Kembali lagi ke titik awal pembahasan kita dalam hal ini.
Mungkin ada tanggapan, setelah membaca ini, bahwa :
‘Sesungguhnya segalanya
telah diatur dengan Kitab Suci saya, pengelompokkan manusia hanya terbagi
menjadi dua : Pria & Wanita, selebihnya adalah menyimpang’.
Jika belum jelas lagi, sebelum adanya pembahasan ini,
saya telah jelas menyatakan bahwa saya tidak adan berdebat dan menyarankan
untuk membaca artikel saya ini bagi mereka yang sekiranya fanatik terhadap
Kitab Sucinya, atau mereka yang berpegang teguh dengan kepercayaan yang
bersifat transenden, mengapa? Karena saat seseorang mulai mengeluarkan pemahaman
seperti di atas, itu bukan suatu hal yang bisa diperdebatkan, bukan berarti
saya membicarakan benar salahnya pernyataan tersebut, tetapi pada dasaranya,
artikulasi kami dalam kebenaran berbeda, dan ideologi kami berbeda, sampai
suatu perdebatan itu mau dipaksakan seperti apa, yang terjadi hanya akan ada
konflik, bukan konsensus itu sendiri yang menjadi tujuan kami berdebat. Tidak
harus saya memaksakan pemahaman saya bagi mereka yang hidup dalam kehidupan
yang apriori.
Sederhananya, sebuah gagasan dan argumen selalu memicu
tanggapan yang beragam, tetapi diskusi dan perdebatan yang sehat dan bernilai adalah
perdebatan yang sesungguhnya akan mencapai konsensus yang riil. Saat sebuah
perdebatan hanya memicu konflik dan menjadi tidak sehat, perlukah adanya sebuah
perdebatan itu?
Pada akhirnya, tidak hanya LGBT, tetapi anggapan suatu
kebiasaan yang terkesan menyimpang moral yang dianggap ‘baik’ tetapi ‘baik’

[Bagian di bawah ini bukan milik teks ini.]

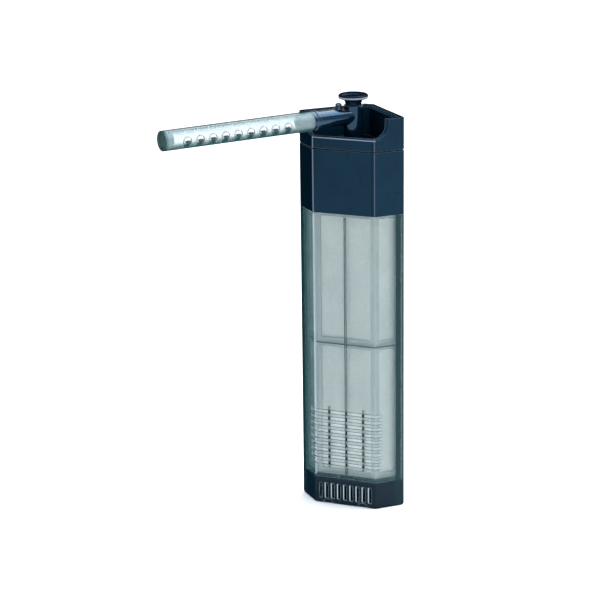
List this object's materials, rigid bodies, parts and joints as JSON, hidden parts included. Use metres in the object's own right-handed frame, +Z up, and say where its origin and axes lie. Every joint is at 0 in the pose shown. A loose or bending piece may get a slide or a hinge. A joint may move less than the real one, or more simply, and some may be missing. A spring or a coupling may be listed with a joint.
{
  "type": "internal power filter",
  "caption": "Corner internal power filter with a pump head, clear media canister, two foam baskets, suction cups and a swivelling spray bar outlet with a flow knob",
  "frame": {"origin": "On the vertical axis that the outlet swivels on, in the flat plane that the canister stands on", "axes": "+Z up; +Y towards the corner of the tank, so the two walls with suction cups face +X+Y and -X+Y; +X to the right seen from the front"},
  "size_m": [0.1258, 0.1446, 0.276],
  "materials": {
    "smoked_clear": "clear smoke-grey moulded plastic, polished",
    "grey_plastic": "grey moulded plastic, satin",
    "white_foam": "white open-cell filter foam",
    "cup_rubber": "dark soft rubber, smooth",
    "navy_plastic": "navy-black moulded plastic, semi-gloss",
    "elbow_plastic": "navy-black moulded plastic, semi-gloss",
    "bar_clear": "clear plastic with an aqua tint, polished",
    "impeller_plastic": "grey acetal, satin",
    "seal_rubber": "black rubber, matt",
    "shaft_ceramic": "white ceramic, ground",
    "magnet_ferrite": "sintered ferrite, ground",
    "core_steel": "stacked silicon-steel laminations",
    "bobbin_plastic": "off-white glass-filled plastic",
    "coil_copper": "enamelled copper wire",
    "potting_resin": "black casting resin"
  },
  "bodies": {
    "base": {"canister": "smoked_clear", "media_grid": "grey_plastic", "suction_cup_lower_left": "cup_rubber", "suction_cup_lower_right": "cup_rubber", "suction_cup_upper_left": "cup_rubber", "suction_cup_upper_right": "cup_rubber"},
    "pump_head": {"motor_housing": "navy_plastic", "latch_left": "navy_plastic", "latch_right": "navy_plastic", "chamber_cover": "navy_plastic", "lower_bush": "seal_rubber", "upper_bush": "seal_rubber", "impeller_shaft": "shaft_ceramic", "stator_core": "core_steel", "bobbin_left": "bobbin_plastic", "bobbin_right": "bobbin_plastic", "winding_left": "coil_copper", "winding_right": "coil_copper", "potting_block": "potting_resin", "cable_gland": "seal_rubber", "cover_seal": "seal_rubber", "duct_seal": "seal_rubber", "top_cover": "navy_plastic", "riser_ring": "seal_rubber"},
    "lower_cartridge": {"lower_basket": "grey_plastic", "lower_foam": "white_foam"},
    "upper_cartridge": {"upper_basket": "grey_plastic", "upper_foam": "white_foam"},
    "impeller": {"impeller": "impeller_plastic", "impeller_magnet": "magnet_ferrite"},
    "outlet": {"outlet_elbow": "elbow_plastic"},
    "flow_control": {"flow_knob": "elbow_plastic", "valve_plug": "elbow_plastic", "valve_ring": "seal_rubber"},
    "spray": {"spray_bar": "bar_clear", "bar_end_cap": "bar_clear"}
  },
  "joints": [
    {"name": "head_lift", "type": "slide", "parent": "base", "child": "pump_head", "axis": [0, 0, 1], "range_m": [0, 0.26]},
    {"name": "upper_cartridge_lift", "type": "slide", "parent": "base", "child": "upper_cartridge", "axis": [0, 0, 1], "range_m": [0, 0.222]},
    {"name": "lower_cartridge_lift", "type": "slide", "parent": "base", "child": "lower_cartridge", "axis": [0, 0, 1], "range_m": [0, 0.187]},
    {"name": "impeller_spin", "type": "hinge", "parent": "pump_head", "child": "impeller", "pos_m": [0, 0.0119, 0.222], "axis": [0, 0, 1], "continuous": true},
    {"name": "outlet_swivel", "type": "hinge", "parent": "pump_head", "child": "outlet", "pos_m": [0, 0, 0.25], "axis": [0, 0, 1], "range_deg": [-15, 90]},
    {"name": "flow_knob_turn", "type": "hinge", "parent": "outlet", "child": "flow_control", "pos_m": [0, 0, 0.27], "axis": [0, 0, 1], "range_deg": [0, 90]},
    {"name": "spray_bar_roll", "type": "hinge", "parent": "outlet", "child": "spray", "pos_m": [0, 0, 0.262], "axis": [-0.6101, -0.7923, 0], "continuous": true}
  ],
  "couplings": [
    {"joint": "upper_cartridge_lift", "follows": "head_lift", "ratio": 0.85},
    {"joint": "lower_cartridge_lift", "follows": "head_lift", "ratio": 0.715}
  ]
}
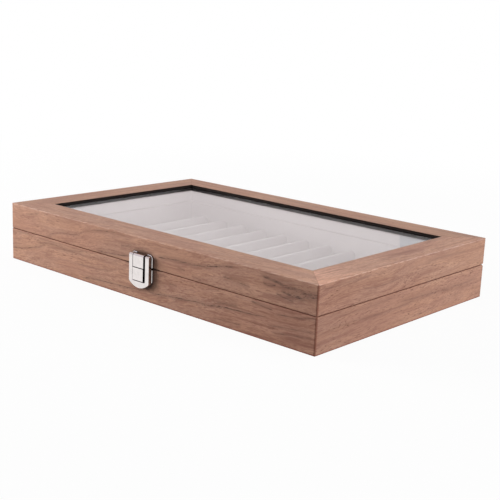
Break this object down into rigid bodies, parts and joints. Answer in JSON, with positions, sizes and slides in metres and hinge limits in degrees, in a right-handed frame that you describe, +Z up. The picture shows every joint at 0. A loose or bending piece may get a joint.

karena dianut kaum mayor bukan ‘baik’
karena ‘benar’, akan terus menjadi isu yang sengit karena banyak orang
berargumen dengan landasan artikulasi dan ideologi yang berbeda dan selalu berakhir
pada arena pertikaian. Dan biarkan sebuah anggapan seseorang menjadi sebuah anggapan
itu sendiri, karena tidak wajib untuk kami memaksa setiap masyarakat mengerti
dan memahami hal yang tidak akan mereka capai disaat dirinya masih terdominasi
dengan hegemoni itu sendiri, yang lambat laun kebenaran yang mereka anut dan
fanatik menjadikan individu itu sesuatu diri yang primordialis.